Pass session.execute() calls inside an active OpenTelemetry span to automatically attach Cassandra latency as a child span. This makes Cassandra time visible in distributed traces without any manual span creation.

Key Alerts for Application Teams

Start with two alerts and add the rest only when you have baseline data to set thresholds.

Alert: Request Latency p99 Exceeds SLA Threshold

The most important alert. Set the threshold to your application’s SLA, not a generic value. If your SLA is 100 ms, alert at 80 ms to give time to react.

cassandra_cql_requests_seconds{quantile="0.99"} > 0.080

Alert: Error Rate Exceeds Baseline

Track the error rate as a fraction of total requests, not an absolute count. Alert when the rate rises above a percentage you establish during normal operation.

rate(cassandra_cql_client_timeouts_total[5m]) /
rate(cassandra_cql_requests_total[5m]) > 0.01

Alert: Connection Pool Exhaustion

When available streams per connection drops to zero, new requests queue or fail immediately. Alert before exhaustion, not after.

Alert: Excessive Retry Rate

A retry rate above a few percent of total requests indicates a systemic problem. Silent retries hide cluster issues that should be escalated.

Alert: Tombstone Warnings

A query touching many tombstones will eventually fail with a TombstoneOverwhelmingException. The driver logs a warning before that threshold is reached. Route those warnings to your alerting system.

Resist the urge to page on every alert immediately. Start with latency p99 and error rate. Tune thresholds for your workload before adding the others. Alert fatigue from poorly-tuned thresholds causes real incidents to be ignored.

Integration with Observability Stacks

Prometheus and Grafana

The Java driver’s Micrometer registry integrates directly with the Prometheus Micrometer registry. Add the Prometheus registry to your application and expose the scrape endpoint:

import io.micrometer.prometheus.PrometheusConfig;
import io.micrometer.prometheus.PrometheusMeterRegistry;

PrometheusMeterRegistry prometheusRegistry =
    new PrometheusMeterRegistry(PrometheusConfig.DEFAULT);

CqlSession session = CqlSession.builder()
    .withMetricRegistry(new MicrometerMetricRegistry(prometheusRegistry))
    .build();

// Expose metrics at /metrics for Prometheus to scrape
httpServer.addRoute("/metrics", req ->
    prometheusRegistry.scrape());

Add a prometheus.yml scrape config targeting your application’s metrics endpoint.

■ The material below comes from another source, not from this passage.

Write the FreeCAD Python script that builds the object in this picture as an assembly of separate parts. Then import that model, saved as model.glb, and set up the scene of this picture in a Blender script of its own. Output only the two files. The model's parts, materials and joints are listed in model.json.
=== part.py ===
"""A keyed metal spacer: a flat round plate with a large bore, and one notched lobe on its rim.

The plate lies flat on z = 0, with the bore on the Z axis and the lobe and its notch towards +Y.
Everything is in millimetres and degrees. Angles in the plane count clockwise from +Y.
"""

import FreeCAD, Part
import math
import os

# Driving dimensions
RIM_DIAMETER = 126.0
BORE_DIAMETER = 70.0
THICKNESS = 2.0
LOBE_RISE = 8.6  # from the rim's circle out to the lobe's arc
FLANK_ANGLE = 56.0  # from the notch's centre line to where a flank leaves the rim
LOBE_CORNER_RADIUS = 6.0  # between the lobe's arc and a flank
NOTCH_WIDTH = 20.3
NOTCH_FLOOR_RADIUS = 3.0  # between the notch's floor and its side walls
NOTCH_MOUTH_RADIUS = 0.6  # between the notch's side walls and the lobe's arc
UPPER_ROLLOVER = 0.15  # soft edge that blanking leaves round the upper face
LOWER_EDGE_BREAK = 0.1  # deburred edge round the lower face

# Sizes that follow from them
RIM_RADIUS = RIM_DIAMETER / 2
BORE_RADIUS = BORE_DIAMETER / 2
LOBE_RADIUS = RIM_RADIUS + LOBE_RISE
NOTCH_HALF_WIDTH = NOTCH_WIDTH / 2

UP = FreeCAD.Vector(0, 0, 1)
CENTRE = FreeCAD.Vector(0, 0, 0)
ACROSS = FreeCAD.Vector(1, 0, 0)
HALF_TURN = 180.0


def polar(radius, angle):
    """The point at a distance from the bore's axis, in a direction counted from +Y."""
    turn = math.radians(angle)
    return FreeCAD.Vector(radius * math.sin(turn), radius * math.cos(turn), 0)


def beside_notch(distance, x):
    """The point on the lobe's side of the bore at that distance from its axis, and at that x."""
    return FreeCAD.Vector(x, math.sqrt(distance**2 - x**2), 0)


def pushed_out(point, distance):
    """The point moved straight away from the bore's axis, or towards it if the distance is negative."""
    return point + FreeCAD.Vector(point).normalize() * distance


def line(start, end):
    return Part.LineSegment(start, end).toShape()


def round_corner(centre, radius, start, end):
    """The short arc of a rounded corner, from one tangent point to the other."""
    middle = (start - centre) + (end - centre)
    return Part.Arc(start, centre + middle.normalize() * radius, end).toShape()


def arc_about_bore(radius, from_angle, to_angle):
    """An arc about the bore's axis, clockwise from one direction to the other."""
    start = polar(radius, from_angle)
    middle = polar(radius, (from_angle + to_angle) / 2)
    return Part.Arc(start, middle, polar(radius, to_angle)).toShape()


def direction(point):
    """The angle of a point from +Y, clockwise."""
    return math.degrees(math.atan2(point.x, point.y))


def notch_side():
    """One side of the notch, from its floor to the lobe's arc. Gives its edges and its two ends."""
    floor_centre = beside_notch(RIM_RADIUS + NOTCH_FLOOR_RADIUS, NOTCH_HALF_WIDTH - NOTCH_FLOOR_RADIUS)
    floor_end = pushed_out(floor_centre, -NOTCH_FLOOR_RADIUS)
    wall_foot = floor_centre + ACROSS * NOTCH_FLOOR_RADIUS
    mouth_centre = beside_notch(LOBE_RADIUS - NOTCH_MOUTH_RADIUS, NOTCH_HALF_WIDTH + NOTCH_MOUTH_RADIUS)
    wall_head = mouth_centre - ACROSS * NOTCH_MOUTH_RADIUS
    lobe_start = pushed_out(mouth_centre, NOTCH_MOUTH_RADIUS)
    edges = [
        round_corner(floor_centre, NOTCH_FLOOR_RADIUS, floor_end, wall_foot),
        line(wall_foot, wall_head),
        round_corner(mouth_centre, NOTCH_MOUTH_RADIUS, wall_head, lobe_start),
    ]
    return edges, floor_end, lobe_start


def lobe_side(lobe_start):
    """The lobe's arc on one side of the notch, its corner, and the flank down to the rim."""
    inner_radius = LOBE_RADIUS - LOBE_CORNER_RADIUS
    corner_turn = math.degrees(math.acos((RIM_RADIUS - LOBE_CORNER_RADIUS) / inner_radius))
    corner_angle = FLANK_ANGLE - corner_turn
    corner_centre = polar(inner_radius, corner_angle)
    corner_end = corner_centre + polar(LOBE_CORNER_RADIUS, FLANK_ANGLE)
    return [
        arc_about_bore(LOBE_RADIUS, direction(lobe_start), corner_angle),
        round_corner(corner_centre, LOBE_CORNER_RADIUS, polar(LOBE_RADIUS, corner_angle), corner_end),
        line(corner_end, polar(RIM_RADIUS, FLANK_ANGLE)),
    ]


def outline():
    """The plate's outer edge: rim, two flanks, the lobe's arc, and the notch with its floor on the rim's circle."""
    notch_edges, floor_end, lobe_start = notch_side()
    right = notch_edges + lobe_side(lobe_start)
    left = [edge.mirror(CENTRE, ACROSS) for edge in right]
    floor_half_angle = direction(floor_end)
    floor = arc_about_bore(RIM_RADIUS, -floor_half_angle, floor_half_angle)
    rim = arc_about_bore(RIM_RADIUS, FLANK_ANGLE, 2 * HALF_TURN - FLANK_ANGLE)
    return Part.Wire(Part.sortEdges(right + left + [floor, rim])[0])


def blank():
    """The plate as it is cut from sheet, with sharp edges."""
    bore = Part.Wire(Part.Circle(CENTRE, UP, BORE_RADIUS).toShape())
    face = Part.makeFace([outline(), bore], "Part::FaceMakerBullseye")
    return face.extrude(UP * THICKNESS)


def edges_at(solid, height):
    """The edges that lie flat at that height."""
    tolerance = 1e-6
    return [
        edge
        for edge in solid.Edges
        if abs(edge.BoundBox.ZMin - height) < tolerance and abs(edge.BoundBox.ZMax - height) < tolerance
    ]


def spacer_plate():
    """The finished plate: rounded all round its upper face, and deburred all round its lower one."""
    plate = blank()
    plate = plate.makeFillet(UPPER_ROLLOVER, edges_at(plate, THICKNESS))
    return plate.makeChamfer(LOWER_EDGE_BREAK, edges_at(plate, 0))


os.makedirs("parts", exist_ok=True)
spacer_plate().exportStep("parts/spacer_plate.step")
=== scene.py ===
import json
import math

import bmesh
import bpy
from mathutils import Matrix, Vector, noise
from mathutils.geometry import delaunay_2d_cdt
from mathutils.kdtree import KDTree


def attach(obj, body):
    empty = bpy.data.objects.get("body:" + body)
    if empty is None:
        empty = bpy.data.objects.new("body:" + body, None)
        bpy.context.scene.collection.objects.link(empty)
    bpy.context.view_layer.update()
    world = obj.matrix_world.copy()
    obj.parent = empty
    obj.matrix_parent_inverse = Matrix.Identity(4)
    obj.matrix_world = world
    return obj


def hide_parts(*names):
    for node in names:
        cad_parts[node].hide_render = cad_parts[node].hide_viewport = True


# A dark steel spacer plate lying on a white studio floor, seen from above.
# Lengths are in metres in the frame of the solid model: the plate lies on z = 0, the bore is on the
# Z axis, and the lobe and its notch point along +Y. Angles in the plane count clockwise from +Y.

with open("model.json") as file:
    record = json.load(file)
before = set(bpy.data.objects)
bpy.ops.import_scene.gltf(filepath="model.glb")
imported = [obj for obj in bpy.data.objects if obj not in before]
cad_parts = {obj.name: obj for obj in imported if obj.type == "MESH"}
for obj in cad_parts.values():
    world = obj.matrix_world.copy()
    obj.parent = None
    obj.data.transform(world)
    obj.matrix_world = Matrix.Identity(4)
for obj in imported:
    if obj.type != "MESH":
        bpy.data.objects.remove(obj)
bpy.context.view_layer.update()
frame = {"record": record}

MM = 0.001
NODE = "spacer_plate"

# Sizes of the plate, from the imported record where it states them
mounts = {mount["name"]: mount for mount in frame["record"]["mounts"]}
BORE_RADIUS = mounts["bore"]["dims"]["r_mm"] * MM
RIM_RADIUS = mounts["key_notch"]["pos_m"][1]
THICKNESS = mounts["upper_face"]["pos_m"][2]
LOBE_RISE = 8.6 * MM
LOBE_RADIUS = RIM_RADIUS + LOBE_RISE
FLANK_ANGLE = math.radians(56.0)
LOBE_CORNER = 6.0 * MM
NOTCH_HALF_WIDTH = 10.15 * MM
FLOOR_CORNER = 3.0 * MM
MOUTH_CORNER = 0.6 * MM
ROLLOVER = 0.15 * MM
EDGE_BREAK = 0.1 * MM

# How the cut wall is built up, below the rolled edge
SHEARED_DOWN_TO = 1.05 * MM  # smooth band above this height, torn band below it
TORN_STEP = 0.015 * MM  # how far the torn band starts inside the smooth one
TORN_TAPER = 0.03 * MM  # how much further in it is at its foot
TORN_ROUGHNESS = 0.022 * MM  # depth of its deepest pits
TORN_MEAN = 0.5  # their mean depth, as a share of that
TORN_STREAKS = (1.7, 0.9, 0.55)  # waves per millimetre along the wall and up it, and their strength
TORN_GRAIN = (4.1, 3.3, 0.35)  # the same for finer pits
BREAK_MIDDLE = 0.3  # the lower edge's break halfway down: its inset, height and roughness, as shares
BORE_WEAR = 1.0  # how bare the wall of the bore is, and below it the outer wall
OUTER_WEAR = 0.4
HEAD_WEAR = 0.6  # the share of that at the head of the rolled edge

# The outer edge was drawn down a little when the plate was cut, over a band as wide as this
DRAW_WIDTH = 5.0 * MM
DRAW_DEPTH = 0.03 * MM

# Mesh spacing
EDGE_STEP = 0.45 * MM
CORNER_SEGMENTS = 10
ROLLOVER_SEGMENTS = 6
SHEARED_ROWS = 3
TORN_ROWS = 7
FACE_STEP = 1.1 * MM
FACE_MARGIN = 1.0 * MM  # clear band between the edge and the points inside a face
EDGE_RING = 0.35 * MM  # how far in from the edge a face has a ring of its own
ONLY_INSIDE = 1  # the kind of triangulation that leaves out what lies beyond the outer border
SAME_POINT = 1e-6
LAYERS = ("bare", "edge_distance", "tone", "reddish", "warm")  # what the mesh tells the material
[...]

If you use Grafana Cloud, the Apache Cassandra integration provides pre-built dashboards and alerts you can adapt. If you run self-managed Grafana, build the first dashboard directly from the driver metrics in this guide so each panel maps to a metric your application actually exports.

OpenTelemetry

Instrument the driver with the OpenTelemetry Micrometer bridge to send metrics to any OTel-compatible backend (Jaeger, Tempo, Honeycomb, and others):

import io.micrometer.registry.otlp.OtlpMeterRegistry;

OtlpMeterRegistry otlpRegistry = new OtlpMeterRegistry();

CqlSession session = CqlSession.builder()
    .withMetricRegistry(new MicrometerMetricRegistry(otlpRegistry))
    .build();

Configure the OTLP exporter endpoint via environment variable:

OTEL_EXPORTER_OTLP_ENDPOINT=http://collector:4318 \
OTEL_SERVICE_NAME=my-service \
java -jar app.jar

Datadog and New Relic

Both Datadog and New Relic provide Micrometer registry implementations. Replace PrometheusMeterRegistry in the example above with DatadogMeterRegistry or NewRelicMeterRegistry and configure the appropriate API key and endpoint. The driver metric names and tags are consistent across all Micrometer backends.

Micrometer’s vendor-neutral API means you can switch observability backends without changing driver configuration or metric collection code. Pick the backend that matches your organization’s existing tooling.